- _Work to do_: In the entries below, which lines run from the one containing "its lower edge" to the one containing "before = set(bpy.data.objects)"? Copy exactly those lines, ends included, and no others.
─── Available records ───
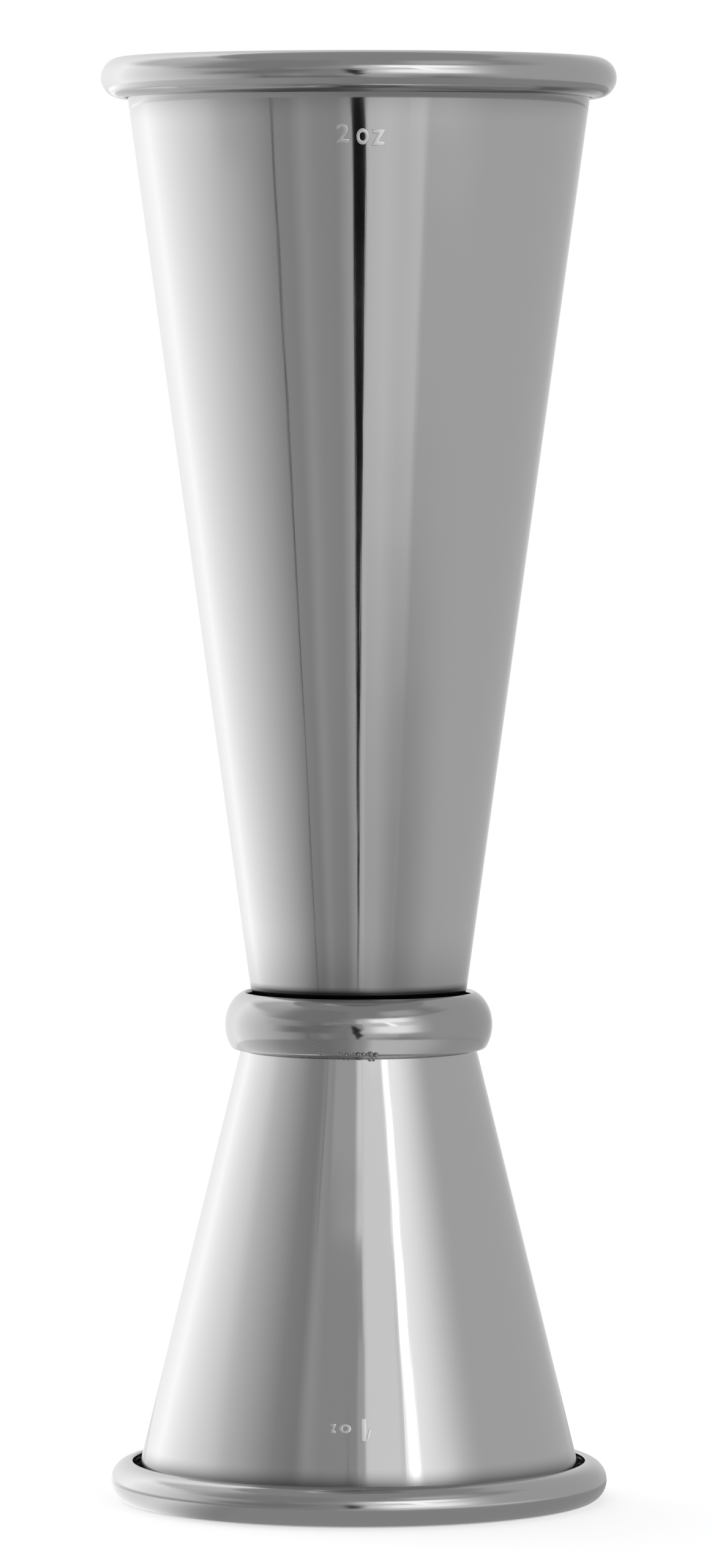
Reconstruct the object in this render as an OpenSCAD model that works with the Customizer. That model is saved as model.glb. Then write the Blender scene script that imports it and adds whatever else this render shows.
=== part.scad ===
// Double-ended cocktail jigger: a tall 2 oz cone standing on a short, upside-down 1 oz cone.
// Each cup is one piece of sheet steel with a closed base and a rim rolled outwards.
// The bases are soldered back to back, and a half-round ring covers their joint.
// The origin is the middle of the circle that the jigger stands on. Lengths are in millimetres.

/* [Large cup] */
// Height of the large cup, from the outside of its base to the crest of its rim
large_h = 83.6; // [60:0.5:110]
// Outer radius at which the straight wall would meet the plane of the rim's crest
large_mouth_r = 20.95; // [16:0.05:26]
// Open slit between the rolled edge and the wall
large_slit = 0.3; // [0.2:0.05:1]

/* [Small cup] */
// Height of the small cup, from the outside of its base to the crest of its rim
small_h = 44.4; // [30:0.1:70]
// Outer radius at which the straight wall would meet the plane of the rim's crest
small_mouth_r = 20.3; // [16:0.05:26]
// Open slit between the rolled edge and the wall
small_slit = 0.7; // [0.2:0.05:1]

/* [Both cups] */
// Outer radius at which each straight wall would meet the plane of its base
waist_r = 9.45; // [8.5:0.05:12]
// Thickness of the sheet
sheet_t = 0.6; // [0.4:0.05:0.7]
// Radius of the corner between base and wall, on the outside
base_corner_r = 1.4; // [1:0.1:3.5]
// Radius of the turn from the wall over to the crest of the rim, on the drinking side
lip_r = 0.77; // [0.75:0.01:1.1]
// Radius of the rolled rim past its crest, on its outer face
roll_r = 1.8; // [1.4:0.05:2.4]
// Depth that polishing takes off the crest, which leaves a narrow flat ring to stand on
crest_flat = 0.02; // [0.01:0.005:0.05]

/* [Waist ring] */
// Radial gap between the ring's bore and the line of the walls at the waist
ring_gap = 0.6; // [0.3:0.05:1.2]
// How far the ring's crown stands out from its bore
ring_crown = 1.82; // [1.2:0.01:2.6]
// Half height of the oval that the ring's outer face follows
ring_oval_h = 3.1; // [2.4:0.05:4]
// Half width of that oval
ring_oval_w = 2.37; // [1.9:0.01:3]
// Distance of the ring's middle below the joint of the two bases
ring_drop = 2; // [1.5:0.05:2.6]

/* [Solder] */
// Thickness of the solder between the two bases
base_solder_t = 0.1; // [0.05:0.01:0.3]
// Width of bare base left around that solder
base_solder_margin = 0.6; // [0.2:0.1:3]
// Thickness of the solder between the ring and the small cup
seat_solder_t = 0.08; // [0.04:0.01:0.2]
// Length of the solder's fillet on the small cup's wall, below the ring
fillet_h = 0.2; // [0.1:0.01:0.6]

/* [Hidden] */
$fn = 96;
// Angle between neighbouring points of an arc, in degrees
arc_step = 7.5;
// Length by which a cut runs past what it cuts
overrun = 1;
steel = [0.79, 0.79, 0.79];
ring_steel = [0.7, 0.7, 0.7];
solder = [0.55, 0.55, 0.56];

// The large cup stands on the small one with the solder between the bases
large_z = small_h + base_solder_t;
ring_z = small_h - ring_drop;
ring_bore_r = waist_r + ring_gap;
ring_oval_r = ring_bore_r + ring_crown - ring_oval_w;

// Slope and lean of a wall, from its height and mouth
function wall_slope(h, mouth_r) = (mouth_r - waist_r) / h;
function wall_lean(h, mouth_r) = atan(wall_slope(h, mouth_r));

// Points of an arc round c, from angle a to angle b
function arc(c, r, a, b) =
    let (steps = ceil(abs(b - a) / arc_step))
    [for (i = [0:steps]) let (t = a + (b - a) * i / steps) c + r * [cos(t), sin(t)]];
function reversed(points) = [for (i = [len(points) - 1:-1:0]) points[i]];
// The same points without the first, for an arc that starts where another ends
function onward(points) = [for (i = [1:len(points) - 1]) points[i]];

// Radius of the circle on which the base's corner starts, so also of the flat of the base
function base_flat_r(h, mouth_r) =
    waist_r + base_corner_r * (wall_slope(h, mouth_r) - 1 / cos(wall_lean(h, mouth_r)));

// Radius of the crest circle, which carries the centres of the lip's turn and of the roll
function crest_r(h, mouth_r) =
    mouth_r - wall_slope(h, mouth_r) * (lip_r - crest_flat)
    + (lip_r - sheet_t) / cos(wall_lean(h, mouth_r));

// Section of a cup with its base on z = 0: the outer face going up, then the inner face back down
function cup_section(h, mouth_r, slit) =
    let (lean = wall_lean(h, mouth_r))
    let (corner_c = [base_flat_r(h, mouth_r), base_corner_r])
    let (top = h + crest_flat)
    let (lip_c = [crest_r(h, mouth_r), top - lip_r])
    let (roll_c = [crest_r(h, mouth_r), top - roll_r])
    let (reach = roll_c[0] - waist_r - wall_slope(h, mouth_r) * roll_c[1] - slit)
    let (roll_end = -90 - lean - asin(reach * cos(lean) / roll_r))
    concat(
        [[0, 0]],
        arc(corner_c, base_corner_r, -90, -lean),
        arc(lip_c, lip_r - sheet_t, 180 - lean, 90),
        onward(arc(roll_c, roll_r - sheet_t, 90, roll_end)),
        reversed(onward(arc(roll_c, roll_r, 90, roll_end))),
        reversed(arc(lip_c, lip_r, 180 - lean, 90)),
        reversed(arc(corner_c, base_corner_r - sheet_t, -90, -lean)),
        [[0, sheet_t]]
    );

// A cup with its base down and its crest polished flat
module cup(h, mouth_r, slit) {
    difference() {
        rotate_extrude() polygon(cup_section(h, mouth_r, slit));
        translate([0, 0, h]) cylinder(r = mouth_r + 2 * roll_r, h = overrun);
    }
}

module large_cup() {
    color(steel) translate([0, 0, large_z]) cup(large_h, large_mouth_r, large_slit);
}

module small_cup() {
    color(steel) translate([0, 0, small_h]) mirror([0, 0, 1]) cup(small_h, small_mouth_r, small_slit);
}

// Outer radius of the small cup's straight wall at height z
function small_wall_r(z) = small_mouth_r - wall_slope(small_h, small_mouth_r) * z;

// Half-round ring: an oval outer face, a plain bore and a seat that follows the small cup's wall
module ring_body() {
    ring_h = 2 * ring_oval_h;
    ring_bottom = ring_z - ring_oval_h;
    oval = [
        for (p = arc([0, 0], 1, -90, 90))
            [ring_oval_r + ring_oval_w * p[0], ring_z + ring_oval_h * p[1]]
    ];
    difference() {
        rotate_extrude() polygon(oval);
        translate([0, 0, ring_bottom - overrun]) cylinder(r = ring_bore_r, h = ring_h + 2 * overrun);
        translate([0, 0, ring_bottom]) cylinder(
            r1 = small_wall_r(ring_bottom) + seat_solder_t,
            r2 = small_wall_r(ring_bottom + ring_h) + seat_solder_t,
            h = ring_h
        );
    }
}

module waist_ring() {
    color(ring_steel) ring_body();
}

// Disc of solder between the two bases
module base_solder() {
    flat_r = min(base_flat_r(small_h, small_mouth_r), base_flat_r(large_h, large_mouth_r));
    color(solder) translate([0, 0, small_h]) cylinder(r = flat_r - base_solder_margin, h = base_solder_t);
}

// Solder that ran into the ring's seat and stands as a fillet under its lower edge
module ring_solder() {
    slope = wall_slope(small_h, small_mouth_r);
    seat_top = (small_mouth_r + seat_solder_t - ring_bore_r) / slope;
    oval_share = (small_wall_r(ring_z - ring_oval_h) - ring_oval_r) / ring_oval_w;
    edge_z = ring_z - ring_oval_h * sqrt(1 - oval_share ^ 2);
    low_z = edge_z - fillet_h;
    fillet_top = edge_z + fillet_h;
    color(solder) difference() {
        rotate_extrude() polygon([
            [small_wall_r(low_z), low_z],
            [small_wall_r(fillet_top) + fillet_h, fillet_top],
            [ring_bore_r + fillet_h, seat_top],
            [small_wall_r(seat_top), seat_top]
        ]);
        ring_body();
    }
}

large_cup();
small_cup();
waist_ring();
base_solder();
ring_solder();
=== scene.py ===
import math
import random
import bmesh
import bpy
from mathutils import Matrix, Vector, noise


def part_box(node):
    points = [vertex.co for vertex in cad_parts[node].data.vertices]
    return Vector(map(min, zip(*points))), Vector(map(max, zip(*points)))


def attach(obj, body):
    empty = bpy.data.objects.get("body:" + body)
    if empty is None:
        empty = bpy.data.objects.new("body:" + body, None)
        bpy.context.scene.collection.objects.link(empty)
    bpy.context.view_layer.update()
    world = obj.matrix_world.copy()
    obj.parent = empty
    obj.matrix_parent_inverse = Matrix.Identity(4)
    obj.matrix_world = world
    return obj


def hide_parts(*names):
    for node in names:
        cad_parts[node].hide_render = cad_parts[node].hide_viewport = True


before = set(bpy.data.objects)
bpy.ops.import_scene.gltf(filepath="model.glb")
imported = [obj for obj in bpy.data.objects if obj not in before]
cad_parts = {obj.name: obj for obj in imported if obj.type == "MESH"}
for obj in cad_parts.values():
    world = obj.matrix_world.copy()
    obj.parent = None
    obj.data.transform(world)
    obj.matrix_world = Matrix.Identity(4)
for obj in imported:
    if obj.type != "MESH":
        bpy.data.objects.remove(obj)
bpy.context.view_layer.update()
mm = 0.001

# Drawing a section: a pen moves in the XZ plane and leaves a wire of points behind it

mergeDistance = 0.0001 * mm


def unitVector(degrees):
    # positive degrees turn from +X towards +Z
    return Vector((math.cos(math.radians(degrees)), 0, math.sin(math.radians(degrees))))


def penDown(bm, x, z):
    return bmesh.ops.create_vert(bm, co=(x, 0, z))["vert"][0]


def penLine(bm, pen, x, z, hold=0):
    # hold adds a point near each end, so that smooth shading bends only there
    start = pen.co.copy()
    path = Vector((x, 0, z)) - start
    share = hold / path.length
    for along in ([share, 1 - share, 1] if hold else [1]):
        pen = bmesh.ops.extrude_vert_indiv(bm, verts=[pen])["verts"][0]
        pen.co = start + path * along
    return pen


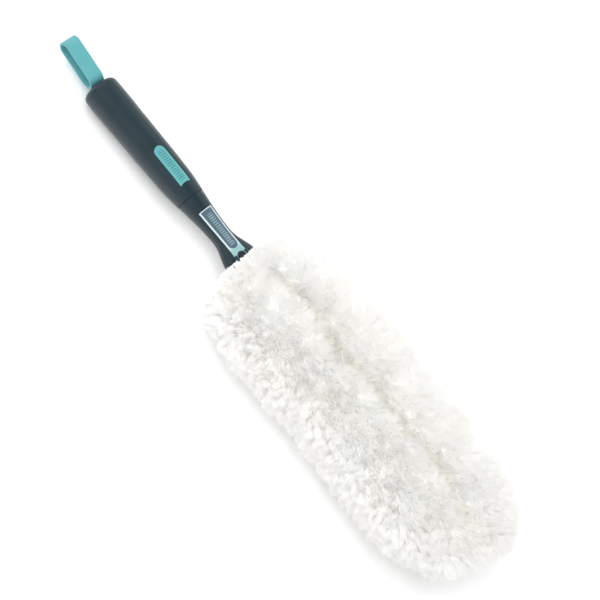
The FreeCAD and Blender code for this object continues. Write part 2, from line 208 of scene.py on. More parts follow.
def moulded(name, dark, light, rough_lo, rough_hi, grain=4200.0, depth=0.00004, sheen=0.0,
            coat=0.0, spec=0.5):
    """Moulded rubber or plastic: cloudy tone, fine grain, a roughness that drifts."""
    mat, nt, p = new_mat(name, dark, rough_lo)
    coord = nt.nodes.new("ShaderNodeTexCoord").outputs["Object"]
    cloud = noise_node(nt, 38.0, 3.0, 0.5, coord)
    nt.links.new(ramp(nt, cloud.outputs["Fac"], [(0.35, dark), (0.65, light)]),
                 p.inputs["Base Color"])
    drift = noise_node(nt, 120.0, 5.0, 0.6, coord)
    nt.links.new(span(nt, drift.outputs["Fac"], rough_lo, rough_hi), p.inputs["Roughness"])
    fine = noise_node(nt, grain, 2.0, 0.5, coord)
    bump(nt, p, fine.outputs["Fac"], 0.35, depth)
    p.inputs["Sheen Weight"].default_value = sheen
    p.inputs["Sheen Roughness"].default_value = 0.4
    p.inputs["Coat Weight"].default_value = coat
    p.inputs["Coat Roughness"].default_value = 0.25
    p.inputs["Specular IOR Level"].default_value = spec
    return mat


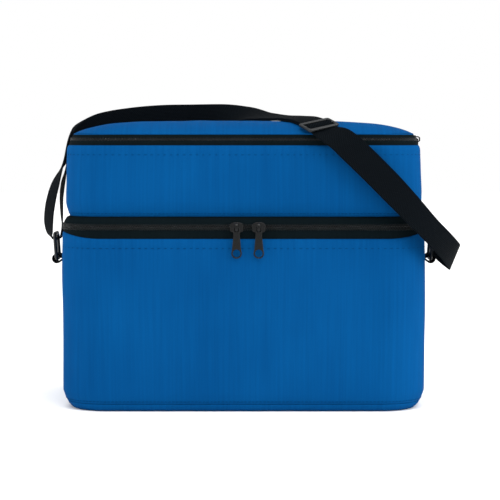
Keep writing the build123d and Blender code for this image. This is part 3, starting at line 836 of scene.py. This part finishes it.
───
- _Reply to the exercise_:
// Solder that ran into the ring's seat and stands as a fillet under its lower edge
module ring_solder() {
    slope = wall_slope(small_h, small_mouth_r);
    seat_top = (small_mouth_r + seat_solder_t - ring_bore_r) / slope;
    oval_share = (small_wall_r(ring_z - ring_oval_h) - ring_oval_r) / ring_oval_w;
    edge_z = ring_z - ring_oval_h * sqrt(1 - oval_share ^ 2);
    low_z = edge_z - fillet_h;
    fillet_top = edge_z + fillet_h;
    color(solder) difference() {
        rotate_extrude() polygon([
            [small_wall_r(low_z), low_z],
            [small_wall_r(fillet_top) + fillet_h, fillet_top],
            [ring_bore_r + fillet_h, seat_top],
            [small_wall_r(seat_top), seat_top]
        ]);
        ring_body();
    }
}

large_cup();
small_cup();
waist_ring();
base_solder();
ring_solder();
=== scene.py ===
import math
import random
import bmesh
import bpy
from mathutils import Matrix, Vector, noise


def part_box(node):
    points = [vertex.co for vertex in cad_parts[node].data.vertices]
    return Vector(map(min, zip(*points))), Vector(map(max, zip(*points)))


def attach(obj, body):
    empty = bpy.data.objects.get("body:" + body)
    if empty is None:
        empty = bpy.data.objects.new("body:" + body, None)
        bpy.context.scene.collection.objects.link(empty)
    bpy.context.view_layer.update()
    world = obj.matrix_world.copy()
    obj.parent = empty
    obj.matrix_parent_inverse = Matrix.Identity(4)
    obj.matrix_world = world
    return obj


def hide_parts(*names):
    for node in names:
        cad_parts[node].hide_render = cad_parts[node].hide_viewport = True


before = set(bpy.data.objects)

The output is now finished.